Eine weitere Volkszählung von 1938 ergab, dass nun 600 Personen in dem Viertel lebten. Ursprünglich von Bewohnern der oberen Mittelschicht bewohnt, entwickelte es sich ab Ende der 1920er Jahre zu einem Arbeiterviertel. Heute ist das Viertel Teil von Nachlaot. Der Mahane-Jehuda-Markt, von Einheimischen meist nur Schuk, hebräisch für Markt, genannt, hat sich im Laufe der Jahre von einem kleinen Nachbarschaftsmarkt zu einem geschäftigen Marktplatz mit über 250 Händlern entwickelt.

Kein Interesse bei osmanischen Herrschern

Die osmanischen Herrscher hatten weder Interesse am Markt noch daran, eine Infrastruktur im Viertel zu entwickelten, wie etwa Entwässerungsgräben. Diese Haltung sollte sich unter den Briten deutlich ändern. Ronald Stores, erster britischer Gouverneur von Jerusalem, erkannte das wirtschaftliche Potential des Schuk und auch seine spezielle Atmosphäre.

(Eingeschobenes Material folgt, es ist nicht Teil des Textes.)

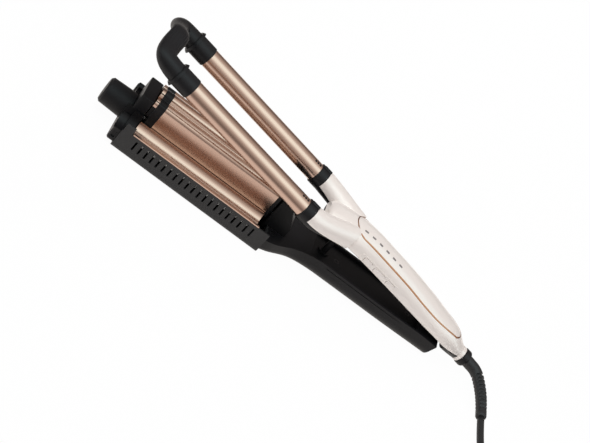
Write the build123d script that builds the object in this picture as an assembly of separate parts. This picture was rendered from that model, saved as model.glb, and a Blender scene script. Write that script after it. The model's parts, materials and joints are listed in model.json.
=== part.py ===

Stores beauftragte den Stadtplaner Charles Robert Ashby und einen Architekten, Entwicklungsvorschläge für den Markt zu entwerfen. Ashbys Plan umfasste dringend benötigte Infrastruktur, wie eine ordnungsgemäße Abwasser- und Müllentsorgung, Beleuchtung und fließendes Wasser. Zudem sah er einen großen Markt vor, der auf beiden Seiten von Mauern umgeben war.

Er schlug Stores Tore im orientalischen Stil mit Kuppeln vor, die gut zu anderen Entwürfen aus der Mandatszeit passten. Doch Budgetbeschränkungen verhinderten die Realisierung der ambitionierten Pläne und der Markt fristete weiterhin ein unterentwickeltes und baufälliges Dasein. Doch immer mehr Einheimische begannen, für ihre Einkäufe zum Mahane-Jehuda-Markt zu strömen. Das registrierte auch die Etz-Chaim-Jeschiva und wurde aktiv: Inmitten des Marktes errichtete sie eine Reihe von Läden, kassierte die Laden- und Standmiete von den Händlern und konnte so das Einkommen der Talmudschule steigern.

Pilgerherberge mit Sonnenuhr

Das Gebäude der Jeschiva wurde Anfang des 20. Jahrhunderts vom Schneider Levy als Pilgerherberge erbaut. Markant ist ihre Sonnenuhr, sie wurde 1908 von Mosche Schapiro gebaut, der die Grundlagen der Astronomie aus dem Astronomie- und Ingenieursbuch des Wilnaer Ga’on aus dem 18. Jahrhundert erlernte. Mechanische Uhren auf beiden Seiten zeigen die Zeit in Europa und die Ortszeit an.

Obwohl die Briten Ashbys Vorschläge nicht umsetzten, forderten sie die Händler auf, die heruntergekommenen Stände zu renovieren und die Hygiene im Schuk zu verbessern. Händler, die dort Gebäude besaßen, mussten keine Miete, dafür aber hohe Steuern zahlen und Gesundheitsinspektionen bestehen. Es gab auch Mieter, die diesen strikten Regeln nicht unterlagen, sie konnten die Verkaufspreise der Konkurrenz unterbieten und so viele weitere Kunden gewinnen.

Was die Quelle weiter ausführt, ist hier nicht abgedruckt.